Australian archeologist

Rachel Wood is a specialist in the radiocarbon dating of Pleistocene archaeological sites. She is the director of the Oxford Radiocarbon Accelerator Unit (ORAU) at the University of Oxford.

== Education ==
She studied Chemistry and Archaeology at Durham University, graduating in 2005 with a BSc. In 2006, she completed a MSc in Archaeological Science at the University of Oxford.

Wood completed a DPhil in Archaeological Science at the University of Oxford in 2011, based in the Research Laboratory for Archaeology and the History of Art and Keble College. The thesis was entitled 'The contribution of new radiocarbon dating pre-treatment techniques to understanding the Middle to Upper Palaeolithic transition in Iberia, supervised by Thomas Higham.

== Career ==
She joined the Australian National University after completing her DPhil, working on pre-treatment of samples for radiocarbon dating. In 2014, Wood was awarded a DECRA fellowship to investigate tooth enamel diagenesis and its impact on radiocarbon dating.
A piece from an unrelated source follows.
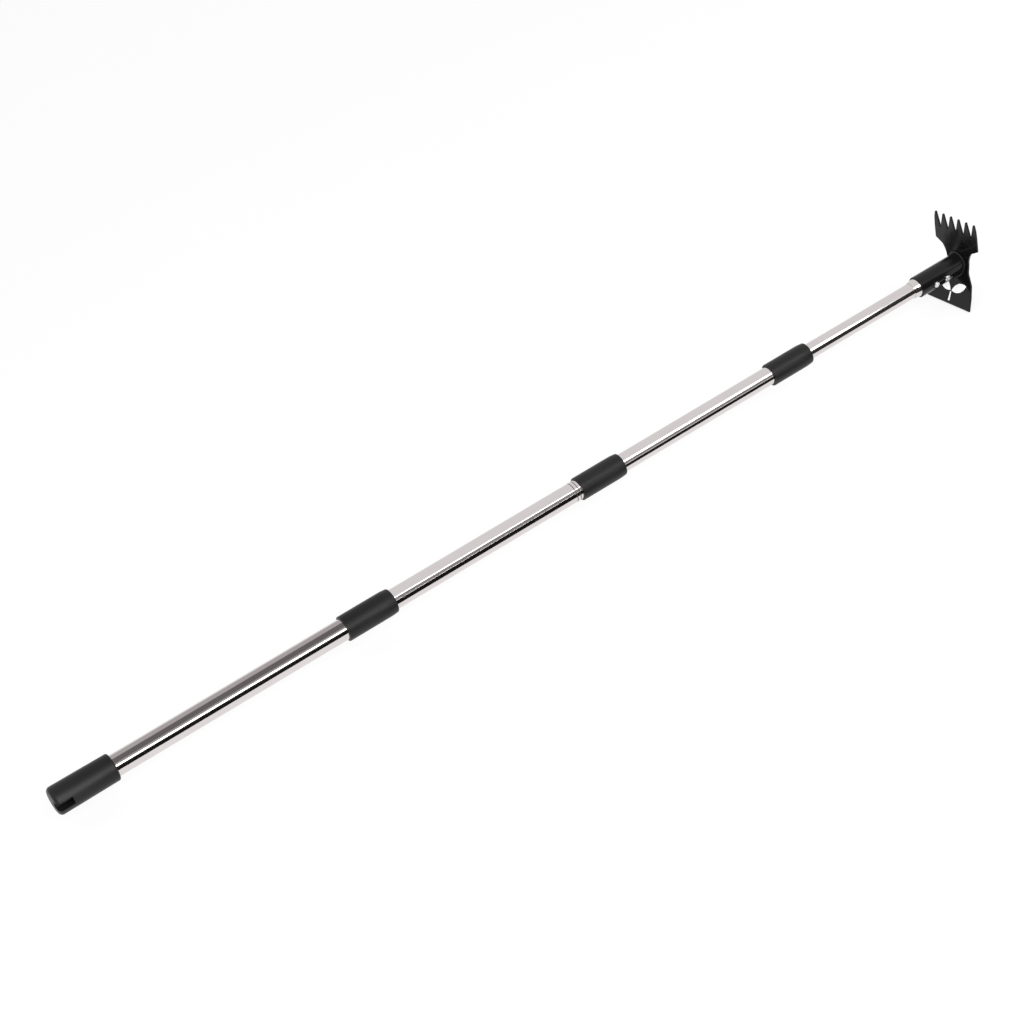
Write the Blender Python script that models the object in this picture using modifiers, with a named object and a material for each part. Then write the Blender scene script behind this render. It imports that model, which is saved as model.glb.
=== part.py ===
"""Telescopic garden hand tool: a four-section steel pole with a hoe blade and a rake on one head.

The pole's axis is +X, from the grip's end face at the origin to the head. The rake points up (+Z) and
the hoe blade points down. All lengths below are millimetres; MM turns them into Blender's metres.
"""

import math

import bmesh
import bpy
from mathutils import Matrix, Vector

MM = 0.001
GAP = 0.3

# Pole: tubes 1 to 4, from the grip to the head, each sliding inside the one before.
TUBE_DIAMETER = (25.0, 23.6, 21.8, 18.8)
TUBE_WALL = 0.4
TUBE_START = (24.0, 330.0, 640.0, 915.0)
TUBE_END = (418.0, 728.5, 999.0, 1222.0)
GROOVE_AT = 666.0
GROOVE_WIDTH = 1.2
GROOVE_DEPTH = 0.2

# End grip.
GRIP_LENGTH = 73.3
GRIP_RADIUS_END = 16.5
GRIP_RADIUS_FRONT = 15.9
GRIP_ROUNDING = 5.0
SLOT_LENGTH = 19.0
SLOT_WIDTH = 9.6
SLOT_FLOOR = 3.5

# Collars 1 to 3, each on the front end of its tube.
COLLAR_START = (360.5, 674.7, 948.7)
COLLAR_END = (423.7, 734.2, 1004.7)
COLLAR_RADIUS = (15.0, 14.0, 13.5)
COLLAR_TAPER = 0.7
COLLAR_TAPER_LENGTH = 7.0
COLLAR_LIP = 2.2

# Twist locks in the lower ends of tubes 2 to 4.
PLUG_LENGTH = 22.0
PLUG_FLANGE = 3.0
STUD_RADIUS = 3.5
STUD_LENGTH = 34.0
STUD_IN_PLUG = 14.0
EXPANDER_START = 33.6
EXPANDER_LENGTH = 25.0
EXPANDER_WALL = 2.2
EXPANDER_SLIT = 2.4
EXPANDER_BASE = 3.0
EXPANDER_CONE_DEPTH = 13.0
WEDGE_LENGTH = 12.0
WEDGE_STEP = 2.6
WASHER_RADIUS = 6.5
WASHER_THICKNESS = 1.6

# Head: one bent plate welded to a socket tube.
BEND_AT = 1236.8
RAKE_LEAN = math.radians(6.9)
BLADE_LEAN = math.radians(30.4)
BEND_HALF_LENGTH = 4.0
BEND_ROWS = 5
PLATE_THICKNESS = 2.5
TOOTH_COUNT = 6
TOOTH_PITCH = 13.6
TOOTH_TIP_WIDTH = 1.6
TOOTH_TIP_HEIGHT = 57.8
VALLEY_HEIGHT = 39.2
VALLEY_WIDTH = 0.9
RAKE_HALF_WIDTH = 37.3
SHOULDER_HEIGHT = 24.2
OUTER_TOOTH = ((36.7, 50.5), (37.3, 41.0))
NECK_ARC = ((26.4, 19.0), (19.0, 4.0), (21.2, -8.5))
NECK_STEPS = 9
BLADE_SIDE = ((30.6, -20.3), (35.0, -34.4))
BLADE_HALF_WIDTH = 38.0
BLADE_HEIGHT = 50.2
SOCKET_START = 1171.5
SOCKET_RADIUS = 13.1
SOCKET_WALL = 1.4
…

Her early work focused on the Middle and Upper Palaeolithic of Iberia. This included refining radiocarbon dating techniques for bone and charcoal. The utilisation of the ultrafiltration method showed that Neanderthals were not contemporary to anatomically modern humans in southern Iberia. More recent work has used radiocarbon dating to assess the colonization of Australia, as at Riwi, Kimberley.
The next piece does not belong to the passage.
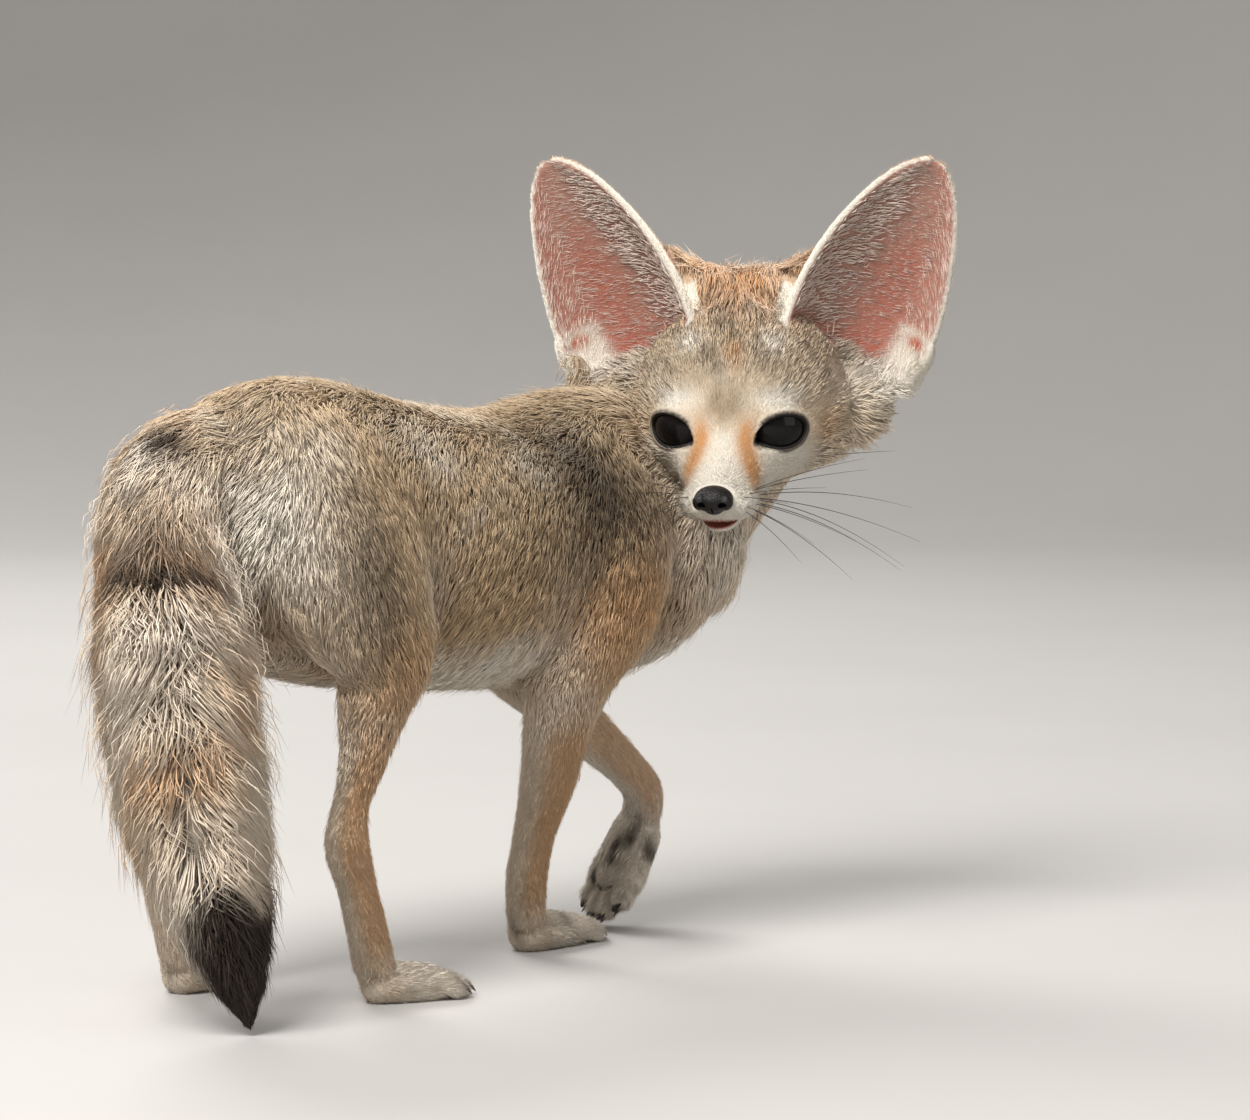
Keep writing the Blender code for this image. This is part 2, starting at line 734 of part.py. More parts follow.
def eyeball(bm, side, radius):
    """Adds a ball round an eye's middle, with its pole where the eye looks."""
    place = Matrix.Translation(eye_centre(side) * MM)
    place = place @ eye_turn(side).to_matrix().to_4x4() @ Matrix.Rotation(math.pi / 2, 4, "Y")
    bmesh.ops.create_uvsphere(bm, u_segments=14, v_segments=9, radius=radius * MM, matrix=place)


def make_eye(name, side, turned):
    """Builds one eyeball."""
    bm = bmesh.new()
    eyeball(bm, side, EYE_RADIUS)
    return new_object(name, bm, turned)


def make_nose(head, turned):
    """Builds the nose pad with its two nostrils, and beds it in the muzzle."""
    bm = bmesh.new()
    for shape in (NOSE_PAD, NOSE_FOOT):
        lump(bm, shape, at=NOSE_AT, detail=2)
    nose = new_object("nose", bm, turned)
    fuse_flesh(nose, NOSE_VOXEL, 2, NOSE_TRIANGLES)
    holes = bmesh.new()
    for side in (-1, 1):
        lump(holes, NOSTRIL, side, NOSE_AT, 1)
    boolean(nose, "DIFFERENCE", [new_object("nostrils", holes, turned)])
    keep_largest(nose)
    fit_to(head, nose)
    return nose


def ear_axes(side):
    """An ear's upward, outward and facing directions, and its height."""
    root = Vector((EAR_ROOT[0], EAR_ROOT[1] * side, EAR_ROOT[2]))
    tip = Vector((EAR_TIP[0], EAR_TIP[1] * side, EAR_TIP[2]))
    up = (tip - root).normalized()
    facing = Vector((EAR_FACING[0], EAR_FACING[1] * side, EAR_FACING[2]))
    facing = (facing - up * facing.dot(up)).normalized()
    return root, up, facing.cross(up) * -side, facing, (tip - root).length


def ear_sheet(bm, side, columns=10):
    """Adds an ear's cupped surface, open towards the front, as rows of quads."""
    root, up, outward, facing, height = ear_axes(side)
    rows = []
    for share, outer, inner, hollow in EAR_SHAPE:
        row = []
        for k in range(columns + 1):
            s = -1 + 2 * k / columns
            bend = s * math.radians(84)
            across = (outer if s > 0 else inner) * math.sin(bend) / math.sin(math.radians(84))
            sink = hollow * (math.cos(bend) - math.cos(math.radians(84)))
            row.append(bm.verts.new((root + up * share * height + outward * across - facing * sink) * MM))
        rows.append(row)
    for low, high in zip(rows, rows[1:]):
        for k in range(columns):
            bm.faces.new((low[k], low[k + 1], high[k + 1], high[k]))


def chest_roots():
    """Where the locks of the chest's ruff stand: rows down its front from the throat."""
    roots = []
    for row, z in enumerate((150, 136, 122)):
        for k in range(5):
            turn = math.radians(-60 + 30 * k + 15 * (row % 2))
            place = (104 + 16 * math.cos(turn), -10 + 22 * math.sin(turn), z)
            roots.append((place, (-0.15, 0, -1)))
    return roots


def make_ear(name, side, neighbours, turned):
    """Builds one ear as a thin-walled cup."""
    bm = bmesh.new()
    ear_sheet(bm, side)
    ear = new_object(name, bm, turned)
    add_modifier(ear, "SOLIDIFY", thickness=EAR_WALL * MM, offset=0, use_even_offset=False)
    apply_modifiers(ear)
    bm = bmesh.new()
    bm.from_mesh(ear.data)
    bmesh.ops.recalc_face_normals(bm, faces=bm.faces)
    bm.to_mesh(ear.data)
    bm.free()
    for neighbour in neighbours:
        fit_to(ear, neighbour)
    return ear


def finish(obj):
    """Gives an object its own finish, and shades it smooth but for its creases."""
    kind = next(key for key in FINISHES if obj.name.startswith(key))
    colour, roughness, metallic = FINISHES[kind]
    material = bpy.data.materials.new(obj.name + "_finish")
    material.use_nodes = True
    shader = material.node_tree.nodes["Principled BSDF"]
    shader.inputs["Base Color"].default_value = (*colour, 1)
    shader.inputs["Roughness"].default_value = roughness
    shader.inputs["Metallic"].default_value = metallic
    obj.data.materials.clear()
    obj.data.materials.append(material)
    obj.data.shade_smooth()
    obj.data.set_sharp_from_angle(angle=math.radians(CREASE))


def stand_on_origin(nodes, holder):
    """Sets the holder so that the fox stands centred over the world's origin."""
    bpy.context.view_layer.update()
    corners = [obj.matrix_world @ vert.co for obj in nodes for vert in obj.data.vertices]
    low = Vector([min(c[i] for c in corners) for i in range(3)])
    high = Vector([max(c[i] for c in corners) for i in range(3)])
    holder.location -= Vector(((low.x + high.x) / 2, (low.y + high.y) / 2, low.z))


def main():
    """Builds the fox."""
    for obj in list(bpy.data.objects):
        bpy.data.objects.remove(obj)
    holder = bpy.data.objects.new("fox", None)
    turned = bpy.data.objects.new("head_turn", None)
    for empty in (holder, turned):
        bpy.context.collection.objects.link(empty)
    turned.parent = holder
    turned.location = Vector(HEAD_AT) * MM
    turned.rotation_euler = (0, math.radians(HEAD_NOD), math.radians(HEAD_TURN))
    head = make_head(turned)
    made = part_flesh(make_flesh())
    for obj in made.values():
        obj.parent = holder
    for name in ("neck", "torso"):
        fit_to(made[name], head)
    add_locks(head, crown_and_cheek_roots(), *HEAD_LOCK, (made["neck"], made["torso"]))
    open_head(head, turned)
    nose = make_nose(head, turned)
    eyes = [make_eye("eye_left", 1, turned), make_eye("eye_right", -1, turned)]
    ears = [
        make_ear("ear_left", 1, [head, made["neck"]], turned),
        make_ear("ear_right", -1, [head, made["neck"]], turned),
    ]
    fore_legs = (made["leg_fore_left"], made["leg_fore_right"])
    add_locks(made["neck"], chest_roots(), *CHEST_LOCK, (head, *fore_legs))
    tail = make_tail([made["torso"], made["leg_hind_left"], made["leg_hind_right"]])
    tail.parent = holder
    nodes = [head, nose, *eyes, *ears, *made.values(), tail]
    for obj in nodes:
        finish(obj)
    stand_on_origin(nodes, holder)


main()
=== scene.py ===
"""Looks of the fennec fox: one skin, its coat of tufts, eyes, nose, mouth, whiskers, pads and claws.

Sizes are in millimetres. The body's own frame has the trunk along +X and the left side at +Y. The head
has a level frame of its own that faces +X and is turned back over the right shoulder.
"""

import logging
import math
from dataclasses import dataclass, field, fields
from enum import Enum
from typing import Any, Dict, List, Optional, Sequence, Tuple

import bmesh
import bpy
import numpy as np
from mathutils import Euler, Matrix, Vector
from mathutils.bvhtree import BVHTree
from mathutils.kdtree import KDTree


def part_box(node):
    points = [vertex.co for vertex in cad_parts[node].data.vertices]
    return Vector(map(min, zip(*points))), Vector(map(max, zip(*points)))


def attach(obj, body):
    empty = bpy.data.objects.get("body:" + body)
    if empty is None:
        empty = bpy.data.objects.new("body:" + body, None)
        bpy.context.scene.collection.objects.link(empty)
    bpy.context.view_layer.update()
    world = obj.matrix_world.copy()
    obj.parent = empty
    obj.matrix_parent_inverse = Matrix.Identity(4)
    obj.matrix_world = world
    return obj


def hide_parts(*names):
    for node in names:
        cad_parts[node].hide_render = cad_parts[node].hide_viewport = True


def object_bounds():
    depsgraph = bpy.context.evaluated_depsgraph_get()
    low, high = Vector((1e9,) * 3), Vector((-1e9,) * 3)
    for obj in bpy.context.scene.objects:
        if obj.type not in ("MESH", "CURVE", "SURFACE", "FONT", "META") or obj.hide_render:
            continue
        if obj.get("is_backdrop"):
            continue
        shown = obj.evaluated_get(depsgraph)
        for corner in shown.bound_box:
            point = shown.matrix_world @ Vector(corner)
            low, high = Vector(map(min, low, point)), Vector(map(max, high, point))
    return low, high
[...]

In 2016 she was awarded with the Women in Research Citation Award, presented by The Australian National University and Clarivate Analytics. She has written a number of popular science articles on radiocarbon dating.
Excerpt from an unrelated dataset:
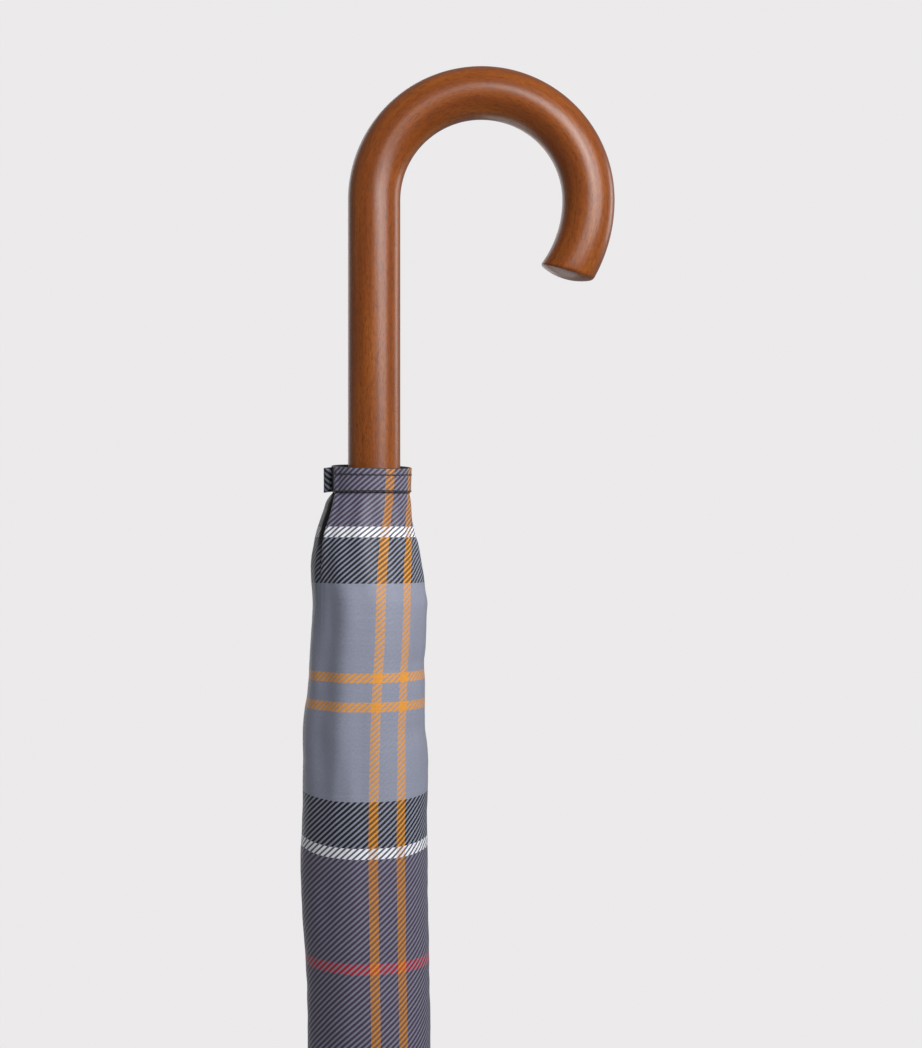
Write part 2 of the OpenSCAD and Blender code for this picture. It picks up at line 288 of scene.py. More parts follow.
def painted_material(name, light, dark, rough):
    """Baked enamel: a slight orange peel, and patches of slightly lighter and darker colour."""
    m = Shader(name, Coat_Weight=0.4, Coat_Roughness=0.2, Specular_IOR_Level=0.5)
    place = m.object_place()
    peel = m.noise(place, 1500.0, 2.0)
    patches = m.noise(place, 120.0, 4.0)
    m.set(Base_Color=m.ramp(patches, [(0.3, dark), (0.75, light)]))
    m.set(Roughness=m.calc("MULTIPLY_ADD", patches, 0.16, rough), Normal=m.bump(peel, 0.00004, 0.35))
    return m.material


WOOD = wood_material()
PLAID = plaid_material("plaid_twill")
LINING = lining_material()
THREAD = thread_material()
NICKEL = plated_material("nickel_plate", srgb(222, 216, 206), srgb(196, 190, 180), 0.16, 0.00001)
ZINC = plated_material("zinc_plate", srgb(186, 188, 194), srgb(150, 152, 158), 0.3, 0.00003)
ENAMEL = painted_material("black_enamel", srgb(40, 40, 44), srgb(18, 18, 21), 0.34)
PLASTIC = painted_material("tip_plastic", srgb(34, 34, 36), srgb(16, 16, 17), 0.55)

FINISH = {
    "nickel": NICKEL, "steel": ZINC, "black_steel": ENAMEL, "tip_plastic": PLASTIC,
    "wood": WOOD, "canopy_cloth": PLAID, "sleeve_cloth": PLAID,
}


def finish_cad_nodes():
    """Every carried-over node takes the finish of its slot, whatever is made over it later."""
    for part in frame["record"]["subparts"]:
        mesh = frame["nodes"][part["node"]].data
        mesh.materials.clear()
        mesh.materials.append(FINISH[part["material_slot"]])


finish_cad_nodes()


# ---- Mesh helpers ----


def mesh_object(name, points, faces, materials, body, marks=None, face_materials=None):
    """A new piece. marks maps an attribute's name to one vector for each corner of each face."""
    mesh = bpy.data.meshes.new(name)
    mesh.from_pydata([tuple(p) for p in points], [], [tuple(f) for f in faces])
    for material in materials:
        mesh.materials.append(material)
    if face_materials is not None:
        mesh.polygons.foreach_set("material_index", np.asarray(face_materials, dtype=np.int32))
    mesh.polygons.foreach_set("use_smooth", np.full(len(mesh.polygons), True))
    for mark, values in (marks or {}).items():
        layer = mesh.attributes.new(mark, "FLOAT_VECTOR", "CORNER")
        layer.data.foreach_set("vector", np.asarray(values, dtype=np.float32).ravel())
    mesh.update()
    piece = bpy.data.objects.new(name, mesh)
    bpy.context.scene.collection.objects.link(piece)
    if body:
        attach(piece, body)
    return piece


def grid_faces(rows, columns, closed, start=0):
    """Quads between rows of points, and for each the (row, column) of its four corners."""
    faces, corners = [], []
    for i in range(rows - 1):
        for j in range(columns if closed else columns - 1):
            k = (j + 1) % columns
            faces.append([start + i * columns + j, start + i * columns + k,
                          start + (i + 1) * columns + k, start + (i + 1) * columns + j])
            corners.append([(i, j), (i, j + 1), (i + 1, j + 1), (i + 1, j)])
    return faces, corners


def smooth_curve(places, stops):
    """Values at places on a smooth curve through stops, which are (place, value) pairs in rising order."""
    x, y = (np.array(v, float) for v in zip(*stops))
    slope = np.diff(y) / np.diff(x)
    bend = np.zeros(len(x))
    for i in range(1, len(x) - 1):
        if slope[i - 1] * slope[i] > 0:
            bend[i] = 2 * slope[i - 1] * slope[i] / (slope[i - 1] + slope[i])
    bend[0], bend[-1] = slope[0], slope[-1]
    places = np.clip(places, x[0], x[-1])
    i = np.clip(np.searchsorted(x, places, side="right") - 1, 0, len(x) - 2)
    h = x[i + 1] - x[i]
    t = (places - x[i]) / h
    return ((1 + 2 * t) * (1 - t) ** 2 * y[i] + t * (1 - t) ** 2 * h * bend[i]
            + t * t * (3 - 2 * t) * y[i + 1] + t * t * (t - 1) * h * bend[i + 1])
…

She became director of the Oxford Radiocarbon Accelerator Unit in 2022.

== Selected publications ==

- Wood, Rachel Elizabeth, et al. 2013. A new date for the Neanderthals from El Sidrón Cave (Asturias, northern Spain). Archaeometry 55.1: 148–158.
- Wood, Rachel Elizabeth, et al. 2014. The chronology of the earliest Upper Palaeolithic in northern Iberia: new insights from L'Arbreda, Labeko Koba and La Viña. Journal of Human Evolution 69: 91–109. https://doi.org/10.1016/j.jhevol.2013.12.017
- Wood, R 2015. From revolution to convention: the past, present and future of radiocarbon dating. Journal of Archaeological Science 56: 61–72.
- Wood, R, De Quiros, F, Maíllo-Fernandez, J et al. 2016. El Castillo (Cantabria, northern Iberia) and the Transitional Aurignacian: Using radiocarbon dating to assess site taphonomy. Quaternary International, pp. 1–15.
- Wood, R, Jacobs, Z, Vannieuwenhuyse, D et al. 2016. Towards an accurate and precise chronology for the colonization of Australia: The example of Riwi, Kimberley, Western Australia. PLOS ONE 11, no. 9, pp. 25pp.